>>>
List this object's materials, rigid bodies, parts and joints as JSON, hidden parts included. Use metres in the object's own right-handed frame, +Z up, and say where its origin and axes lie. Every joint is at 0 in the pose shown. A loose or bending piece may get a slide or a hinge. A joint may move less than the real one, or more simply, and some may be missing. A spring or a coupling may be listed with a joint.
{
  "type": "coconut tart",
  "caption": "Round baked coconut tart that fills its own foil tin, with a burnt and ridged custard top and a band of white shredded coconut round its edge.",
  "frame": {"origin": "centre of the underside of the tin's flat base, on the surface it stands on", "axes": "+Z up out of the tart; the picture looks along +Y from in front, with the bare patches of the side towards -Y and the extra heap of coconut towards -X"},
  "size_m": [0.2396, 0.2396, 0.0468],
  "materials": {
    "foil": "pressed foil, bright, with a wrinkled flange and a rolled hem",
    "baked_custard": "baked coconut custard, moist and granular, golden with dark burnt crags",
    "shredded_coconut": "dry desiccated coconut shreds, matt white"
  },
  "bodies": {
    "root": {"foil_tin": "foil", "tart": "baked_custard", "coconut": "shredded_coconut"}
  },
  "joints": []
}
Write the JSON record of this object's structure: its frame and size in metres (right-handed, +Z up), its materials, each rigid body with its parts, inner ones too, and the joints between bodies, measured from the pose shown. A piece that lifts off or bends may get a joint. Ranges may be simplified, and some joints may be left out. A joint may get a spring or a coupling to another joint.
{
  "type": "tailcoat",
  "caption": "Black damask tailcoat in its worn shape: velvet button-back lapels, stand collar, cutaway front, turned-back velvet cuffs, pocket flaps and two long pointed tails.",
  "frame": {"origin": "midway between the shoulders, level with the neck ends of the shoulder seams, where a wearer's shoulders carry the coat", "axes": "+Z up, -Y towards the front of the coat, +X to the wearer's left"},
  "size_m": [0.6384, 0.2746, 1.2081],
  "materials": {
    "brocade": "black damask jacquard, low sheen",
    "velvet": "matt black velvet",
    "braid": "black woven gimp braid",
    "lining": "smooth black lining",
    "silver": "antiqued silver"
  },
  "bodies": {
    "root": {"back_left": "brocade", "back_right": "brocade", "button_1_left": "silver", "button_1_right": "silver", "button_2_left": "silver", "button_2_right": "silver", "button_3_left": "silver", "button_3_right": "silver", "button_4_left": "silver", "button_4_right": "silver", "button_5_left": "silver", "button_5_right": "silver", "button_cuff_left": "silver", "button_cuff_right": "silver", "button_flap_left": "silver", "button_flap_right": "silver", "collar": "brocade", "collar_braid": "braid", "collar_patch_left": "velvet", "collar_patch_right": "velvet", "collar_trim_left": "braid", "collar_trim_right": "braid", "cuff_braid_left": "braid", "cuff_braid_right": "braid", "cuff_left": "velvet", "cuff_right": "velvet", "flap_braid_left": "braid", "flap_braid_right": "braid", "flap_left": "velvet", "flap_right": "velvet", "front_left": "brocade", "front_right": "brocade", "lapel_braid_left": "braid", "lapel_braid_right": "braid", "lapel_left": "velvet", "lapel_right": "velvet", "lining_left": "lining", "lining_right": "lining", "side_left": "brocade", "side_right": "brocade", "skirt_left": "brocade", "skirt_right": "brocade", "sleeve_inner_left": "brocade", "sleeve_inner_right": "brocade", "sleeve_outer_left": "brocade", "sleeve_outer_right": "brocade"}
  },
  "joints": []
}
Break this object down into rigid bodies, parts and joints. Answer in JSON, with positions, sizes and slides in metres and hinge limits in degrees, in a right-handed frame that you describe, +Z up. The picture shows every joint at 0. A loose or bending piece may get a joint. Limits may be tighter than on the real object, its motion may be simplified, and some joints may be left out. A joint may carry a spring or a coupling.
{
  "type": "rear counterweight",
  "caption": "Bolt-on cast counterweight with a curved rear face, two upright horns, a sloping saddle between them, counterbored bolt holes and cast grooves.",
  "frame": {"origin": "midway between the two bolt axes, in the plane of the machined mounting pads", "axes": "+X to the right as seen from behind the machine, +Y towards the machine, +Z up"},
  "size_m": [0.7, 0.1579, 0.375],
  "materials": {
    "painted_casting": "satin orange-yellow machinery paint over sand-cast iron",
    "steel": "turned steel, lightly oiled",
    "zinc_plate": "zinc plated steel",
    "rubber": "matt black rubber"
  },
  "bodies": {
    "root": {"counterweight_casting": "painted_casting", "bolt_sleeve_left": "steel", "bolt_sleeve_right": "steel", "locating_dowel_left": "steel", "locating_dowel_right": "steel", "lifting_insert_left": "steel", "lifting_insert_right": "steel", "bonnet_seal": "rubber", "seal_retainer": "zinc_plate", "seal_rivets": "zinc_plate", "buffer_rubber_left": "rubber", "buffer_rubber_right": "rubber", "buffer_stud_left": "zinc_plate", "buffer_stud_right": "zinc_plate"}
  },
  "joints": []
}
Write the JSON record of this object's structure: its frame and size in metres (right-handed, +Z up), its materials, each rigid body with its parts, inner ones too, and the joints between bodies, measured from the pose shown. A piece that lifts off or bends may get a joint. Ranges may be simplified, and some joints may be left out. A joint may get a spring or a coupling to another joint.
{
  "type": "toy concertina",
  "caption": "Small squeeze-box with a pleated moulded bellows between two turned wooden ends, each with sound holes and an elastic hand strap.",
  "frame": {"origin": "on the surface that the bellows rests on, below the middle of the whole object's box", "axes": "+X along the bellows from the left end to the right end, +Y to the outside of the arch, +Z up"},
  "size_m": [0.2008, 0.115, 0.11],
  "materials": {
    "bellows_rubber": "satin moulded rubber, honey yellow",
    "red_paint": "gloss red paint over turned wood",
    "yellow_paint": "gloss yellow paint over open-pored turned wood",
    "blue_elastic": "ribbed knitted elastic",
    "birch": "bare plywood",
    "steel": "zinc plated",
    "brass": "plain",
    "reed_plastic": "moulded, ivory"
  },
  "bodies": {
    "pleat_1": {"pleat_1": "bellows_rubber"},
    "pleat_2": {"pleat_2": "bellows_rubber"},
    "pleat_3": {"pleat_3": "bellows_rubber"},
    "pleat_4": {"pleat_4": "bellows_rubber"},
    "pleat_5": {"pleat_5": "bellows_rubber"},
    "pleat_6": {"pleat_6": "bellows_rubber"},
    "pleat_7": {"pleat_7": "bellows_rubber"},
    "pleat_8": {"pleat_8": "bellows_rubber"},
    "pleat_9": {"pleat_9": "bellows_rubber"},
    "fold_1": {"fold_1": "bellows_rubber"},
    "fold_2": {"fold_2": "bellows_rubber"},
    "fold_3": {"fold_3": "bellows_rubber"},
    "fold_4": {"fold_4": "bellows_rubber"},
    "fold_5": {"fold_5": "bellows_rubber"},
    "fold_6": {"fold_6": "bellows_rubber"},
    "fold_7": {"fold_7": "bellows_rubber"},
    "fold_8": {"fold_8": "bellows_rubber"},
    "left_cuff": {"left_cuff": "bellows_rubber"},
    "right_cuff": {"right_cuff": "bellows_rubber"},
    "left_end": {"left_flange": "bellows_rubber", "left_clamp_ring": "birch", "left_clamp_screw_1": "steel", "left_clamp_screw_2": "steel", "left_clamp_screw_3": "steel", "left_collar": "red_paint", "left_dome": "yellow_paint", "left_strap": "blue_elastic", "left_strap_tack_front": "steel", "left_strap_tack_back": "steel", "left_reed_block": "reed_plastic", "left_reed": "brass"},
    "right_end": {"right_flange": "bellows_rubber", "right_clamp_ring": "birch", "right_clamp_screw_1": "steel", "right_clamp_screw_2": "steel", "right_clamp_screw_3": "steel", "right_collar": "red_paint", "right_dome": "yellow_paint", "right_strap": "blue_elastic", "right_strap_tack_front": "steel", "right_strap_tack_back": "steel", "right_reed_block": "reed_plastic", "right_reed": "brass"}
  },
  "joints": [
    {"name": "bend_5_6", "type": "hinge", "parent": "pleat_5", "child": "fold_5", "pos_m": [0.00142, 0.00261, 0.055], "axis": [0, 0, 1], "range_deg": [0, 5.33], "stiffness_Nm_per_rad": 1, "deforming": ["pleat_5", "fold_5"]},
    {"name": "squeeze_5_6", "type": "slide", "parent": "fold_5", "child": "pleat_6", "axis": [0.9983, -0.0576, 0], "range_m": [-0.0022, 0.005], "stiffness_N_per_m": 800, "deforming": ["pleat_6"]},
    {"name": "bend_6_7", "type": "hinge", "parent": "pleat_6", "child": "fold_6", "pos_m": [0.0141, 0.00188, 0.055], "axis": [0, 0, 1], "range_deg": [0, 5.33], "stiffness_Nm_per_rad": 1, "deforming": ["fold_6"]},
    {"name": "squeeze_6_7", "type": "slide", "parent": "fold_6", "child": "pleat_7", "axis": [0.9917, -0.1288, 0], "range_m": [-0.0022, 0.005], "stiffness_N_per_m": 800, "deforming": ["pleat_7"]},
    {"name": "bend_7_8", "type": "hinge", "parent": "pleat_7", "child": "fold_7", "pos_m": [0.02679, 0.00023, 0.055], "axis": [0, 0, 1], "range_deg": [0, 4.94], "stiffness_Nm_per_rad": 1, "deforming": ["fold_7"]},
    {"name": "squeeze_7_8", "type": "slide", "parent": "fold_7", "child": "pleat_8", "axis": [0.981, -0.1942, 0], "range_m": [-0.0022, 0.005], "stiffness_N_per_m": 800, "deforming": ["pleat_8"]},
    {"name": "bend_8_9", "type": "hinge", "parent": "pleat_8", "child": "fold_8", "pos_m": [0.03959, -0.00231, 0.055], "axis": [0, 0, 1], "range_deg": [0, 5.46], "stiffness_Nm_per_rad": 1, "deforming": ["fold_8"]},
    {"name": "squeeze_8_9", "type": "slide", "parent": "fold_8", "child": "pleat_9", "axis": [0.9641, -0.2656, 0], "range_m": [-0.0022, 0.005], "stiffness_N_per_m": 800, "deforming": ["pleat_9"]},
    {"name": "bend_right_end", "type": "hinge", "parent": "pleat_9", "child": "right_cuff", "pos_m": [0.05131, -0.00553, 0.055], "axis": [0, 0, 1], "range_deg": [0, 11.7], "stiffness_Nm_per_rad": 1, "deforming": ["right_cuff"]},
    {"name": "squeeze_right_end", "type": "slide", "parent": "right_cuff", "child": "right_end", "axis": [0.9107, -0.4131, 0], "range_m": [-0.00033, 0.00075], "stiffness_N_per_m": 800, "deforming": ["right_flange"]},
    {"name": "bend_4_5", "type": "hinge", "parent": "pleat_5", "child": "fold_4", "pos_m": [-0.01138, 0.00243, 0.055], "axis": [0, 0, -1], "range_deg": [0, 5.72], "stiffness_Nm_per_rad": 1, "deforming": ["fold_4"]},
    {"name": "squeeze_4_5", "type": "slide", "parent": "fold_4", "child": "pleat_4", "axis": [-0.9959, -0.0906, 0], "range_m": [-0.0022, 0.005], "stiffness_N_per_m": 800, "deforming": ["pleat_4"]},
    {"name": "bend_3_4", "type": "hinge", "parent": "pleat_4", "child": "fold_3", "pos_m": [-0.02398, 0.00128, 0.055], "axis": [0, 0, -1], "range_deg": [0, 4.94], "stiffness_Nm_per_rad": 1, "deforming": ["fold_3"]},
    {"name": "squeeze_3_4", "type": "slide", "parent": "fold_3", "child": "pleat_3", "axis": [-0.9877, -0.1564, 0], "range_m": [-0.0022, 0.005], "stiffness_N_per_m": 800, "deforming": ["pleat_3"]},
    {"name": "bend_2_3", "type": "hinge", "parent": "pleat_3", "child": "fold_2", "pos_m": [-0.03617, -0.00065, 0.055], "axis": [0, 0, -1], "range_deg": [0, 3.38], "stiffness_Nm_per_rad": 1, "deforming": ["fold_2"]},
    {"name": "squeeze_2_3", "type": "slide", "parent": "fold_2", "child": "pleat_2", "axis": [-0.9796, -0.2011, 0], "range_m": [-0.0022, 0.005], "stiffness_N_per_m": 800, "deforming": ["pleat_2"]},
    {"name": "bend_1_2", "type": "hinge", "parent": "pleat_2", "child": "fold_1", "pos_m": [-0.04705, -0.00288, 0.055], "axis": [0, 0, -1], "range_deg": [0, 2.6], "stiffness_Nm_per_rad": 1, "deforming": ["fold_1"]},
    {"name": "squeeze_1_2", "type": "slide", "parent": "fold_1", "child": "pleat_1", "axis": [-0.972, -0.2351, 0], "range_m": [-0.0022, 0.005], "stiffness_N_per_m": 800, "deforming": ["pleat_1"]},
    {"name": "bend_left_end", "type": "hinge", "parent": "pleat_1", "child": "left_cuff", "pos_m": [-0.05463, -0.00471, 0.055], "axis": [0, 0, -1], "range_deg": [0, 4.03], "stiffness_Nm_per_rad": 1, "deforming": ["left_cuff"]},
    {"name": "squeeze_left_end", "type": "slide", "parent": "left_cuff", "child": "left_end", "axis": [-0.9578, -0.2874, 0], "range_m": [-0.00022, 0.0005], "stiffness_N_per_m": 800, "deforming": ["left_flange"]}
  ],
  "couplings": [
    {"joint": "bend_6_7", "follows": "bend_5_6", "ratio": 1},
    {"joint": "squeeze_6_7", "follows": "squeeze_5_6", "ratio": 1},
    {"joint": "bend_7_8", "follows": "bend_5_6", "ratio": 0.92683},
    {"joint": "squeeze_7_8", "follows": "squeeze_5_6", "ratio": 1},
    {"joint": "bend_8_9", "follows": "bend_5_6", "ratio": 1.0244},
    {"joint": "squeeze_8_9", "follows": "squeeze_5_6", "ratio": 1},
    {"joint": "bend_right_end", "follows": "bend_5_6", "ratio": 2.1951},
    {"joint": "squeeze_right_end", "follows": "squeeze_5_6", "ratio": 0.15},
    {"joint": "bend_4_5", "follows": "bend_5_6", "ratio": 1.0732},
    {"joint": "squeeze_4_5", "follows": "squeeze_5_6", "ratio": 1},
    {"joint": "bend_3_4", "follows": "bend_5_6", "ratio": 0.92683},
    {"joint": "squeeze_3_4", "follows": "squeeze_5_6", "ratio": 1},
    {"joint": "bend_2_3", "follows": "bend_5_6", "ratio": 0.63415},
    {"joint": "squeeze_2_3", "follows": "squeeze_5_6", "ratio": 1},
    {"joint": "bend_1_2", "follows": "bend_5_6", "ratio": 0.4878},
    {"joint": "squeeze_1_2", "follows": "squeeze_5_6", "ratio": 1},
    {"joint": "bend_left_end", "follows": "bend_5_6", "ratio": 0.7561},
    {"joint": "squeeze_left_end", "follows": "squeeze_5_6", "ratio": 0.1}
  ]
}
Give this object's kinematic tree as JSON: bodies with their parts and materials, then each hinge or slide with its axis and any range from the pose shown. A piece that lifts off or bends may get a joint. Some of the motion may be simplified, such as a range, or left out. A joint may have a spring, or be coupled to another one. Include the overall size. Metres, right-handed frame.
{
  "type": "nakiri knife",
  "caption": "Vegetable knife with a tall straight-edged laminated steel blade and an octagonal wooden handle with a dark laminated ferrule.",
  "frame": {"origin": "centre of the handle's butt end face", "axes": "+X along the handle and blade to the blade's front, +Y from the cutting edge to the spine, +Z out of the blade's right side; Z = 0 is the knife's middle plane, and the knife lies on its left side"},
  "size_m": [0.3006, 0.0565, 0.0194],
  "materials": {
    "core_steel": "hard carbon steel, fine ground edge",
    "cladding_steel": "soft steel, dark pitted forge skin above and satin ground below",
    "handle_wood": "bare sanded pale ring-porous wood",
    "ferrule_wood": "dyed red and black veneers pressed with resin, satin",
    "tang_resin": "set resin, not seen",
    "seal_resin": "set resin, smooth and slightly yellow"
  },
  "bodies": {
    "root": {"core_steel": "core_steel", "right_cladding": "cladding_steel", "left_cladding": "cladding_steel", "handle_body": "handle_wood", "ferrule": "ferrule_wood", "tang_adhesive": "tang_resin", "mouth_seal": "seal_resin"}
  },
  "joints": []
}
<<<
From the entries above, copy every line that holds the word "picture".

[EXERCISE RESULT]
  "frame": {"origin": "centre of the underside of the tin's flat base, on the surface it stands on", "axes": "+Z up out of the tart; the picture looks along +Y from in front, with the bare patches of the side towards -Y and the extra heap of coconut towards -X"},
Break this object down into rigid bodies, parts and joints. Answer in JSON, with positions, sizes and slides in metres and hinge limits in degrees, in a right-handed frame that you describe, +Z up. The picture shows every joint at 0. A loose or bending piece may get a joint. Limits may be tighter than on the real object, its motion may be simplified, and some joints may be left out. A joint may carry a spring or a coupling.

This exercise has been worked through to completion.